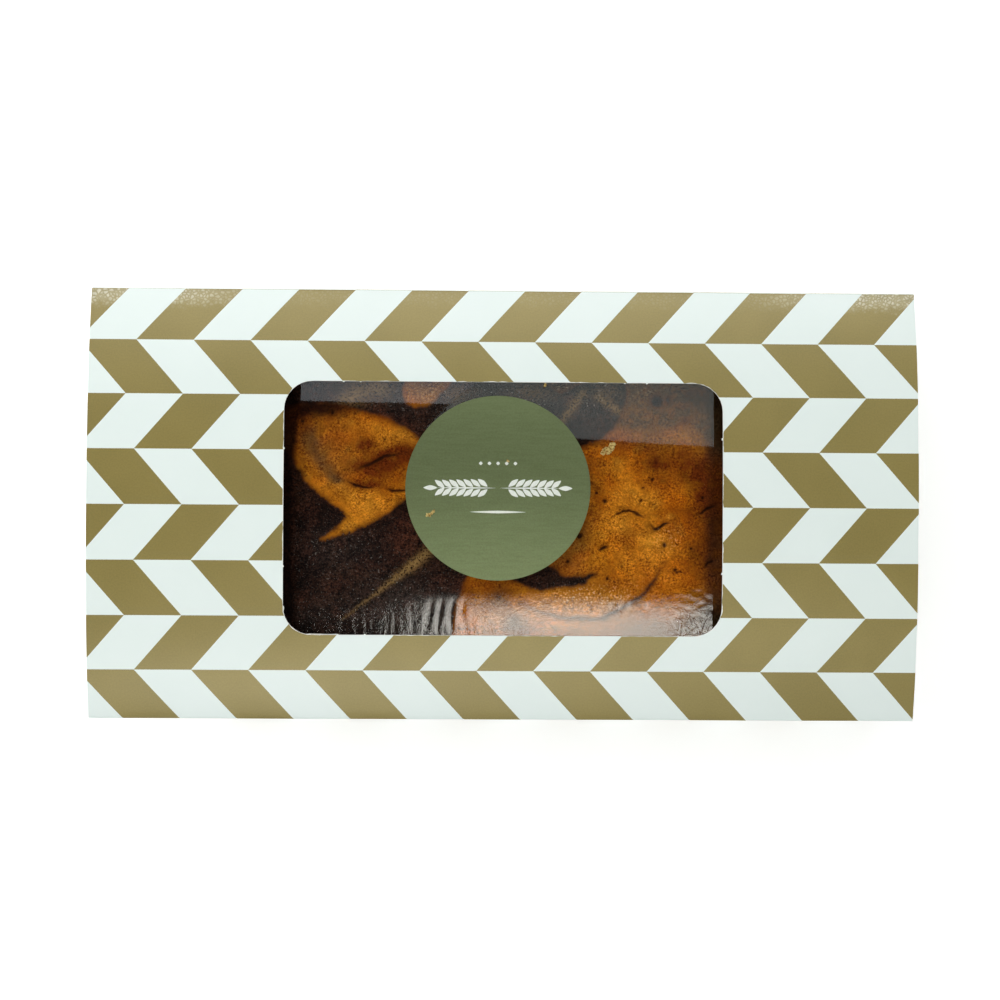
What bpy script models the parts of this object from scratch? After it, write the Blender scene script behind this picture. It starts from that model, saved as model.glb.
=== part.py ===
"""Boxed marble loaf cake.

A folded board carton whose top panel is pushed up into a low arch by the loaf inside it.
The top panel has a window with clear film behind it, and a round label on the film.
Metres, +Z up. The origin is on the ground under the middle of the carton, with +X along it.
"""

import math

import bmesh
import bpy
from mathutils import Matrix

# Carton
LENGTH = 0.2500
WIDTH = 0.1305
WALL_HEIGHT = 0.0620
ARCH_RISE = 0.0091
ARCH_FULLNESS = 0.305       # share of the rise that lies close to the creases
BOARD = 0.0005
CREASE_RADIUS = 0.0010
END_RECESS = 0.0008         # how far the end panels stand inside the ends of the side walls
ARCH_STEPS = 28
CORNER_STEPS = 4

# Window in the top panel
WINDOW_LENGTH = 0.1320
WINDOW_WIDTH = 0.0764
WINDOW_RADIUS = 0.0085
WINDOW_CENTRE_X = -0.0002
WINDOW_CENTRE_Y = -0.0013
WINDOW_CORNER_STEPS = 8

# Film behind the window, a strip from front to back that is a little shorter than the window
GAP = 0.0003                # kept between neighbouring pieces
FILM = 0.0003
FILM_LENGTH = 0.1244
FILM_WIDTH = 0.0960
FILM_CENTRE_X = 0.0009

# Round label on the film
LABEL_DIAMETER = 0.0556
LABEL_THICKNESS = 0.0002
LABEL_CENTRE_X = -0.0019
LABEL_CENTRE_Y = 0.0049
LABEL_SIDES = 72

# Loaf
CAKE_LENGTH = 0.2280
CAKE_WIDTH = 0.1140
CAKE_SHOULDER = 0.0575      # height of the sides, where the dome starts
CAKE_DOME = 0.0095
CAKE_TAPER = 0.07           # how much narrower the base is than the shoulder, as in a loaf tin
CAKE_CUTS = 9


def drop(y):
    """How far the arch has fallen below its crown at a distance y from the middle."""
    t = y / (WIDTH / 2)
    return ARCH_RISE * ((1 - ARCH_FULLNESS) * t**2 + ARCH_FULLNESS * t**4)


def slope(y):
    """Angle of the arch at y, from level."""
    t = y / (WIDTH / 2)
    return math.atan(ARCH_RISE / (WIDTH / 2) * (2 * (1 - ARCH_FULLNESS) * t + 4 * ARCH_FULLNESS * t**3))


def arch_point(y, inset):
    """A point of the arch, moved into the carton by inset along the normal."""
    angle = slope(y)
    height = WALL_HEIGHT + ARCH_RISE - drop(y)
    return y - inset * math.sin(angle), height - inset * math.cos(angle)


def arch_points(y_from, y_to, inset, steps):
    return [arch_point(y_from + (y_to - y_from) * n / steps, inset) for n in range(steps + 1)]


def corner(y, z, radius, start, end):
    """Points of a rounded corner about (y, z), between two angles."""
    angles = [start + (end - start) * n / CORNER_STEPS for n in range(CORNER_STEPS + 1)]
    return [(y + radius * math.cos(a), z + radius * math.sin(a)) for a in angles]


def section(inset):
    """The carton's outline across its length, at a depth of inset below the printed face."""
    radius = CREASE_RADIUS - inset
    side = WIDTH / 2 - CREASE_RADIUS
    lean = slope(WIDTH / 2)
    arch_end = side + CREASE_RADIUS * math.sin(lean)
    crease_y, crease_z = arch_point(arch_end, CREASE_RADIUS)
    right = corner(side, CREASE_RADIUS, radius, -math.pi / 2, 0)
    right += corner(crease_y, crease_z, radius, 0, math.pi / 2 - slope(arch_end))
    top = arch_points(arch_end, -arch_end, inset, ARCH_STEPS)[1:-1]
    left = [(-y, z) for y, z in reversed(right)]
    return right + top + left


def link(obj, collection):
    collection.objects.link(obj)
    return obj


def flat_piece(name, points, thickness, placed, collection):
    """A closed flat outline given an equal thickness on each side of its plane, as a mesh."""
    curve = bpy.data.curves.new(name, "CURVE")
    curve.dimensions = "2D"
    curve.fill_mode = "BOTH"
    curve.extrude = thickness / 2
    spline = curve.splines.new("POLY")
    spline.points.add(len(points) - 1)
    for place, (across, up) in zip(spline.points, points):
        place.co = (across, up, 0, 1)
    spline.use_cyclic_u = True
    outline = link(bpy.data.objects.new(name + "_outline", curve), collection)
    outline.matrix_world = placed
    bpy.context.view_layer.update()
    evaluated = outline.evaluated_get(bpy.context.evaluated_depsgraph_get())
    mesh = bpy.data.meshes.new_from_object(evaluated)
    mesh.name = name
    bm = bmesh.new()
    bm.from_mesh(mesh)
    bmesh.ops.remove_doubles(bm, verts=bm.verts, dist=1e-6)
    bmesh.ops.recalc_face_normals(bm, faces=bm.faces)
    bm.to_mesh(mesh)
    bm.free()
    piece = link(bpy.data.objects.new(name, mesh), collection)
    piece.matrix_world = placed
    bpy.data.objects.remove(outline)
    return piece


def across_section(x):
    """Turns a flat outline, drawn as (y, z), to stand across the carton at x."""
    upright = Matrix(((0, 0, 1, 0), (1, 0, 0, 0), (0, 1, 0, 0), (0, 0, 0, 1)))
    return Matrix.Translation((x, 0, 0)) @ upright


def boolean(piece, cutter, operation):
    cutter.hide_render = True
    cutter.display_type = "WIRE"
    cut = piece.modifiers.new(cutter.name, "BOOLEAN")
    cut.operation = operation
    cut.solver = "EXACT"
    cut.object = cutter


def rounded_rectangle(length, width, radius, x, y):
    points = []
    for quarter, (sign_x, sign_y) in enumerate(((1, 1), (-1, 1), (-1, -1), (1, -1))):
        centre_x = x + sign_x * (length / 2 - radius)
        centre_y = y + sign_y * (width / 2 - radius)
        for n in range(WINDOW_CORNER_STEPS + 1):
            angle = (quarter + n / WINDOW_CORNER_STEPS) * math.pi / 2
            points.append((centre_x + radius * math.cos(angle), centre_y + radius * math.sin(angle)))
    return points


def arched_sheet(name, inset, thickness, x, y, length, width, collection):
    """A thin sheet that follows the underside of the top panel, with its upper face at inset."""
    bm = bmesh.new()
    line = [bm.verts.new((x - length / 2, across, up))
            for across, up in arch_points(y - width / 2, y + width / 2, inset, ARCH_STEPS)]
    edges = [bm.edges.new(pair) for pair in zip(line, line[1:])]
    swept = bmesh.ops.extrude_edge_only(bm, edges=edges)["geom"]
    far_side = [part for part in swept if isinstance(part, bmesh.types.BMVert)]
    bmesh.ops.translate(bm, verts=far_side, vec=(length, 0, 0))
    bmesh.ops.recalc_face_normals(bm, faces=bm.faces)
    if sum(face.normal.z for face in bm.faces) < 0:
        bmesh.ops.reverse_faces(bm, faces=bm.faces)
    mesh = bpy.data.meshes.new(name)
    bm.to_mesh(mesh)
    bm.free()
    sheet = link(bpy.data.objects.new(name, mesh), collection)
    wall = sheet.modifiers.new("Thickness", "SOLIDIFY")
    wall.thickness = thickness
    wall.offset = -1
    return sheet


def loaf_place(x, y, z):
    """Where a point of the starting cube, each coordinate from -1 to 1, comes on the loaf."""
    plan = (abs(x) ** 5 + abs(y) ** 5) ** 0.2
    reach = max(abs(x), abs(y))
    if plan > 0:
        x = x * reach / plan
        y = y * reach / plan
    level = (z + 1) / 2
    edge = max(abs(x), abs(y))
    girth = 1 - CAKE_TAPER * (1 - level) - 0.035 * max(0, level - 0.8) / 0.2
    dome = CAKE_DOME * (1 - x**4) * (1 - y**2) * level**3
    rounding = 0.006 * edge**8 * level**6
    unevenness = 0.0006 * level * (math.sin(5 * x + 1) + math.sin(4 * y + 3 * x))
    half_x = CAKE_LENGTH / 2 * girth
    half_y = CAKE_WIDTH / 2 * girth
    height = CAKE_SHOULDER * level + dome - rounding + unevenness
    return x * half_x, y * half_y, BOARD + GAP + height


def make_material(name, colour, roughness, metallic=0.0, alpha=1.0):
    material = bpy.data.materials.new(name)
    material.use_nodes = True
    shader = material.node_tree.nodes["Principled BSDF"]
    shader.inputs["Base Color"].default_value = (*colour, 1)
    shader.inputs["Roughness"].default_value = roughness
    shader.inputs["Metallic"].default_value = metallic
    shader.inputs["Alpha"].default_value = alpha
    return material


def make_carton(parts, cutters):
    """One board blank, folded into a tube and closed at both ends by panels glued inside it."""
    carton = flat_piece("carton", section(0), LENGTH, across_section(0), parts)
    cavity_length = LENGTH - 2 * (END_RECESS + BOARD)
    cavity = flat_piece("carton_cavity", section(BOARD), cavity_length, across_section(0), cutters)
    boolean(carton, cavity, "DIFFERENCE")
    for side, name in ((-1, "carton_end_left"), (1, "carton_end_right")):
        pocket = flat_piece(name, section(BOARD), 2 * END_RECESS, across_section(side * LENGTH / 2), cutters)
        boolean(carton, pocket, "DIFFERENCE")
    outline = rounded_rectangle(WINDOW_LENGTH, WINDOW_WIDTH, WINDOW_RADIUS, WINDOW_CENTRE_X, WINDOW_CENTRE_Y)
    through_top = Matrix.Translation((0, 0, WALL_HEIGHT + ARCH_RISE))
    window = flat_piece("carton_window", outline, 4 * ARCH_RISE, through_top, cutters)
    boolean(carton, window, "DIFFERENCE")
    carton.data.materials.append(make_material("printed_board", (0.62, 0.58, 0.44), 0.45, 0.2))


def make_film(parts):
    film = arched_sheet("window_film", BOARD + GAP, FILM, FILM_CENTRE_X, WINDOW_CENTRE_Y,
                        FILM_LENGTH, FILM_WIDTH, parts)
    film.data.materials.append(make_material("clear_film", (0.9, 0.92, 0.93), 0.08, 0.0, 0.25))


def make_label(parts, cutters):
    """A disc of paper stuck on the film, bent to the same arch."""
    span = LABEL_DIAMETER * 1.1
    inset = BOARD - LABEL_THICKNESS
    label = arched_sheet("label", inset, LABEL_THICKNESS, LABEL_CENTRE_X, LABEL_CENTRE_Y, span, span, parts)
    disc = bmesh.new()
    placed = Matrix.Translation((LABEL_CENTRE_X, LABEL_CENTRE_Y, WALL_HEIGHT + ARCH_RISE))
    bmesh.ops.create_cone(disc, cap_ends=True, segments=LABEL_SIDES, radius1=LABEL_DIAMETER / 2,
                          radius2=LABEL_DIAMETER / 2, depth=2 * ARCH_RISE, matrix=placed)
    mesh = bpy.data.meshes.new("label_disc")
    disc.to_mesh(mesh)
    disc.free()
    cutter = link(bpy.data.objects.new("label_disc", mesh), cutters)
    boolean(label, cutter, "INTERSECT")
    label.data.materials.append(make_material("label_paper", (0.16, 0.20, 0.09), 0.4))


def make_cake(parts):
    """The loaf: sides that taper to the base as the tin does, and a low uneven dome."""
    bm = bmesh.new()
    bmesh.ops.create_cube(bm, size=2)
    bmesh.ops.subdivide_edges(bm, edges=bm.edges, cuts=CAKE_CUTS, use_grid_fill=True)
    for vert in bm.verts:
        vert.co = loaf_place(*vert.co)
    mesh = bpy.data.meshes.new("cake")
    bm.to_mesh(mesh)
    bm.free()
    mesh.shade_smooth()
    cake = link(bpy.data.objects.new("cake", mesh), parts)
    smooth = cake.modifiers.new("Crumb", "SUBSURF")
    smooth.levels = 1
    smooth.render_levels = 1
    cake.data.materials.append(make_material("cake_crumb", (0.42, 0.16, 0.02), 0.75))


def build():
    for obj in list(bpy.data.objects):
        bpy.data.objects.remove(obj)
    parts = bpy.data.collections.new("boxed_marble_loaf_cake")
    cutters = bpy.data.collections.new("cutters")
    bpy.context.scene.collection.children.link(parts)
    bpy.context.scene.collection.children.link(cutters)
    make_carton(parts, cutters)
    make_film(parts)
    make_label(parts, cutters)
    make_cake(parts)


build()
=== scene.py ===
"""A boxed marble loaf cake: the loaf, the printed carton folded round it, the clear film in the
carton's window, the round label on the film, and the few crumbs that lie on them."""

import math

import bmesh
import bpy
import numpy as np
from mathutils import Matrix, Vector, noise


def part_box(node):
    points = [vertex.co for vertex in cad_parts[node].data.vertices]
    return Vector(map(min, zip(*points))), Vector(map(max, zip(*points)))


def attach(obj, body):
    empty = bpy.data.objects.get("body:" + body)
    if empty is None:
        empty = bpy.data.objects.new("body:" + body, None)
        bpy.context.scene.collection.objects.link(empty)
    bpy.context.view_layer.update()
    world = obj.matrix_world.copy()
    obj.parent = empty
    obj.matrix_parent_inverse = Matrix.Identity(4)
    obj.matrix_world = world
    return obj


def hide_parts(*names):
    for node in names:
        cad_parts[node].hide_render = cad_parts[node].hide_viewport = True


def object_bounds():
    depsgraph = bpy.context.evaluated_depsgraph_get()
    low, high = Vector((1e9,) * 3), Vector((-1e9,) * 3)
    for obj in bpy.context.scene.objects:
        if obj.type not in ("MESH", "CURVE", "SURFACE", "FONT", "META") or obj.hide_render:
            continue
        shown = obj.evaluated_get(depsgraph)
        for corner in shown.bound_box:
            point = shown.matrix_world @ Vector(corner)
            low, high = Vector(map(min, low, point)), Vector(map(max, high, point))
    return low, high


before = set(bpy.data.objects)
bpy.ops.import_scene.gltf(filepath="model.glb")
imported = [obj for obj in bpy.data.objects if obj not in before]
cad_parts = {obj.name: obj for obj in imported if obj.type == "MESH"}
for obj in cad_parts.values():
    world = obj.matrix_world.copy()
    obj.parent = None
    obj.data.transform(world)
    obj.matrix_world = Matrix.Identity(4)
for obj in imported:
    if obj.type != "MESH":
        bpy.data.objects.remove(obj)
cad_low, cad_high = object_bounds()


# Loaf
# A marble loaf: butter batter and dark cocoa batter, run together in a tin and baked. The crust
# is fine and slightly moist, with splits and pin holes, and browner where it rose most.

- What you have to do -
Write out, unaltered, the lines from the opening of the listing through the line that includes "FILM_CENTRE_X = 0.0009".

- Result of this exercise -
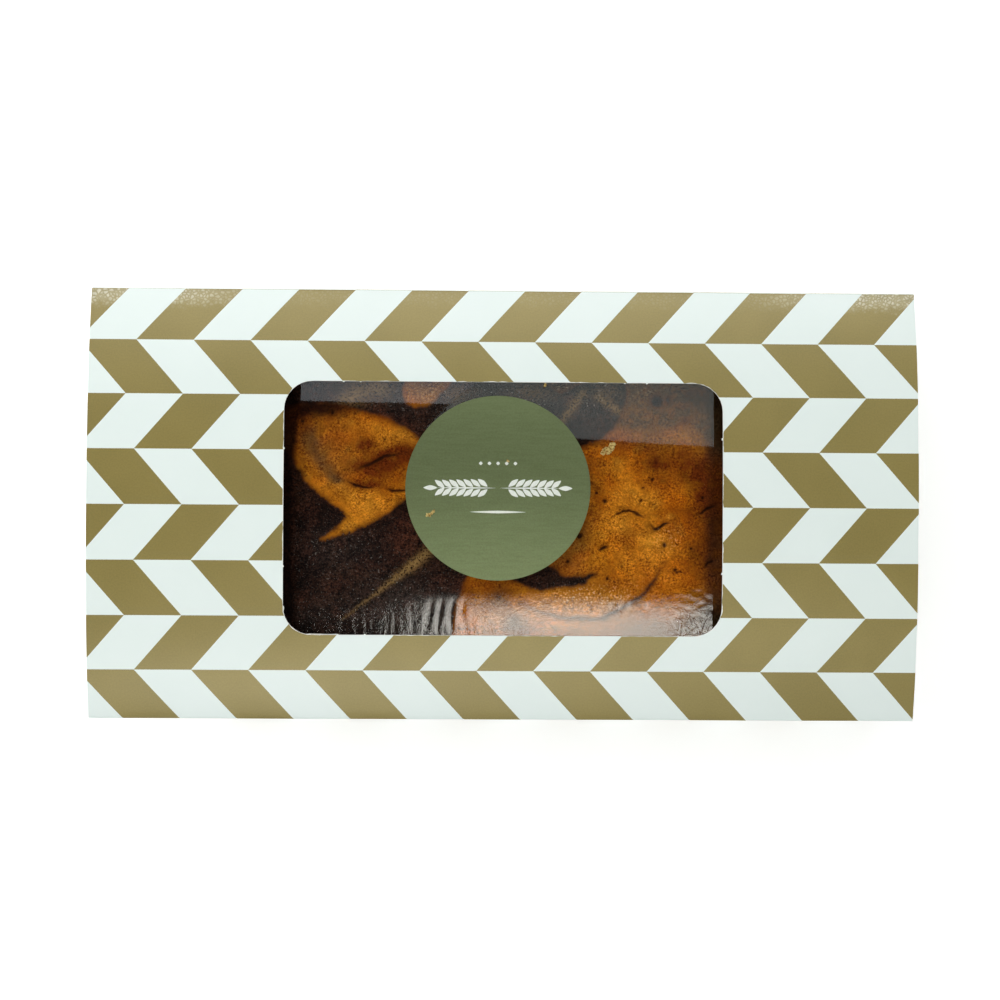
What bpy script models the parts of this object from scratch? After it, write the Blender scene script behind this picture. It starts from that model, saved as model.glb.
=== part.py ===
"""Boxed marble loaf cake.

A folded board carton whose top panel is pushed up into a low arch by the loaf inside it.
The top panel has a window with clear film behind it, and a round label on the film.
Metres, +Z up. The origin is on the ground under the middle of the carton, with +X along it.
"""

import math

import bmesh
import bpy
from mathutils import Matrix

# Carton
LENGTH = 0.2500
WIDTH = 0.1305
WALL_HEIGHT = 0.0620
ARCH_RISE = 0.0091
ARCH_FULLNESS = 0.305       # share of the rise that lies close to the creases
BOARD = 0.0005
CREASE_RADIUS = 0.0010
END_RECESS = 0.0008         # how far the end panels stand inside the ends of the side walls
ARCH_STEPS = 28
CORNER_STEPS = 4

# Window in the top panel
WINDOW_LENGTH = 0.1320
WINDOW_WIDTH = 0.0764
WINDOW_RADIUS = 0.0085
WINDOW_CENTRE_X = -0.0002
WINDOW_CENTRE_Y = -0.0013
WINDOW_CORNER_STEPS = 8

# Film behind the window, a strip from front to back that is a little shorter than the window
GAP = 0.0003                # kept between neighbouring pieces
FILM = 0.0003
FILM_LENGTH = 0.1244
FILM_WIDTH = 0.0960
FILM_CENTRE_X = 0.0009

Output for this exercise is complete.